Читать «Гуманная педагогика» онлайн - страница 100

Геннадий Мартович Прашкевич

Кружевная Душа, похоже, устала, но не признавалась.

Не знаю, о чем она думала, а меня мучило раскаяние. Ну вот почему так? Сперва явился без приглашения, теперь смываюсь тайком.

Солнце взошло.

Никто нас не нагонит.

В пустом вагоне пригородного Зоя, Кружевная Душа, сразу уснула, повернувшись лицом к стенке, успела только сонно предупредить: «В Тайге за мной не ходи».

«А если ты потеряешься?»

«Это я-то?»

И уснула.

А я стащил с себя свитер.

И прикрыл ее. Спи.

Тайга скоро.

Бомба времени

Кочергина не было.

Остальные собрались аккуратно.

Запил, наверное, неуемный Кочергин.

«Я называю кошку кошкой». Я уже знал (от Ролика), что Кочергин цитирует сатиру Буало (Ролик все знает). «Я называю кошку кошкой, а Роллэ — мошенником». То есть все вещи я называю своими именами. Роллэ был, кажется, прокурором, понятно, жадным и продажным.

Дмитрий Николаевич о чем-то шептался с Хунхузом, потом Ольга Юрьевна шепталась с ними. Дед молча стоял у окна, опершись на свою тяжелую палку с резным набалдашником. В двух шагах от него — бюст Петра Комарова.

«Азиатской волной Амура, криком зверя во мгле ночной, потайною тропой маньчжура ты пугал меня, край лесной…»

Зеленое сукно стола. Рукописи, карандаши.

«Начинаем», — сказал наконец Хунхуз.

Суржиков кивнул. Чувствовал, это его день.

Выглядел уверенно. Европейская штучка. И повесть его была выверена.

Молодой местный сцепщик Гриша Петелин попал под вагонетку. И такое бывает.

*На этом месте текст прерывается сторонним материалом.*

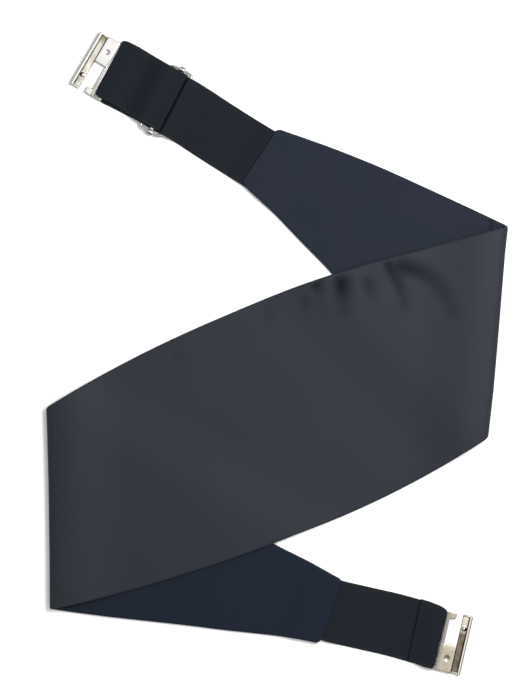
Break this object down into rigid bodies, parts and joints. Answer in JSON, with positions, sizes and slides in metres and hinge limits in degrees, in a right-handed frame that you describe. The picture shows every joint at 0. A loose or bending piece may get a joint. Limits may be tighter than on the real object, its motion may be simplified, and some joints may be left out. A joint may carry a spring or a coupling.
{
  "type": "cummerbund",
  "caption": "Plain black satin cummerbund laid flat with both ends folded under, on elastic straps with a slide and hook clasps.",
  "frame": {"origin": "middle of the bottom of the bounding box, on the surface that the sash lies on", "axes": "+Z up, +Y across the centre panel towards the end with the long strap, +X to the right as seen from above with +Y up"},
  "size_m": [0.2832, 0.3928, 0.0087],
  "materials": {
    "satin": "satin weave, soft sheen",
    "lining": "smooth matte lining",
    "elastic": "fine lengthwise ribs, matte",
    "nickel": "nickel plated stamping, rubbed",
    "steel": "plated wire"
  },
  "bodies": {
    "root": {"satin_shell": "satin", "lining": "lining", "elastic_long": "elastic", "elastic_short": "elastic", "slide_frame": "steel", "slide_bar": "steel", "clasp_long": "nickel", "clasp_short": "nickel"}
  },
  "joints": []
}
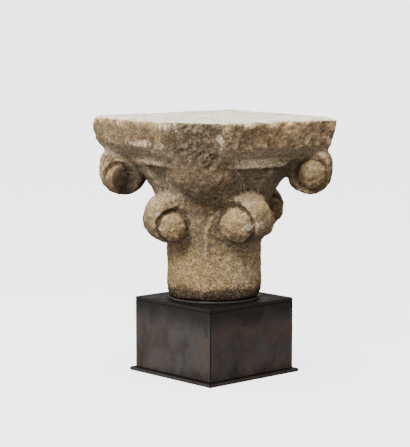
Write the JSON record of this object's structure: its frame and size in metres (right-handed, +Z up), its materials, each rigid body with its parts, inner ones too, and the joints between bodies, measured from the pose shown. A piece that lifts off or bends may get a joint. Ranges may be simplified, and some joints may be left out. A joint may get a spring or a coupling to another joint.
{
  "type": "stone volute capital",
  "caption": "Weathered limestone capital with ball-eyed corner and face volutes, one corner broken off, on a square patinated steel plinth.",
  "frame": {"origin": "middle of the plinth's underside, on the ground, below the middle of the abacus", "axes": "+Z up; the abacus's sides face +X, -X, +Y and -Y, and its broken corner is towards -X and -Y; the plinth is turned 7.4 degrees about +Z"},
  "size_m": [0.3322, 0.3336, 0.4679],
  "materials": {
    "limestone": "rough, weathered, warm grey-beige with brown shading and pale chips",
    "seat_steel": "dark satin steel with a bright worn rim",
    "plinth_steel": "dark patinated steel, satin, mottled brown and blue-grey",
    "plate_steel": "dark patinated steel, satin"
  },
  "bodies": {
    "root": {"stone_capital": "limestone", "seat_disc": "seat_steel", "plinth_box": "plinth_steel", "base_plate": "plate_steel"}
  },
  "joints": []
}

Два месяца в больнице, три — дома. Сперва на койке, понятно, потом учился ходить с палкой, костыли отверг, не хотел привыкать к костылям (характер самого Ролика), чего там, нога на месте, а он — молодой, ему еще жениться придется. И не на вагонетке. Так что шутки в сторону. Когда на третью неделю лечения знакомые женщины из вагонного депо принесли Грише живые цветы, он удивился: это еще зачем? Тигра не кормят салатами. А встав на ноги, в любимой своей байковой клетчатой ковбойке, в черных штанах, произведенных швейным цехом на станции Болотной, которые никогда не рвутся и не выцветают, стал два-три раза в неделю наведываться в вагонное депо — в курилку, в брехаловку.

Там его услыхал инструктор из профсоюза.

«Вижу, сечешь в политике».

«А то!»

И перед пораженными слесарями, сварщиками, смазчиками, токарями, подметальщицами, электриками, наладчиками, перед всем этим вечно занятым и шумным рабочим людом стал всем давно им знакомый Гриша Петелин минут по десять-пятнадцать в день (конечно, с прямого разрешения начальства) развивать свои представления о текущей жизни.

«Кто жаловался, что хороших новостей не хватает?»

Поднятых рук не считал, радовался: «Вы курите, а я выговорюсь».

Начинал просто. «Сами знаете, — начинал, — с первого января лучше всего смотреть программу по названию «Время». По телику, понятно. Сами знаете, это совсем новая программа. Ну а те, у кого пока телика нет, слушайте радио. — Сразу пояснял: — Это великое изобретение — радио. — Произносил так, будто радио только сегодня утром изобрели. — Уши у человека ничем особенным не заняты, вот и оплачивайте радиоточку, дело того стоит. А приемника нет, ходите на политинформации».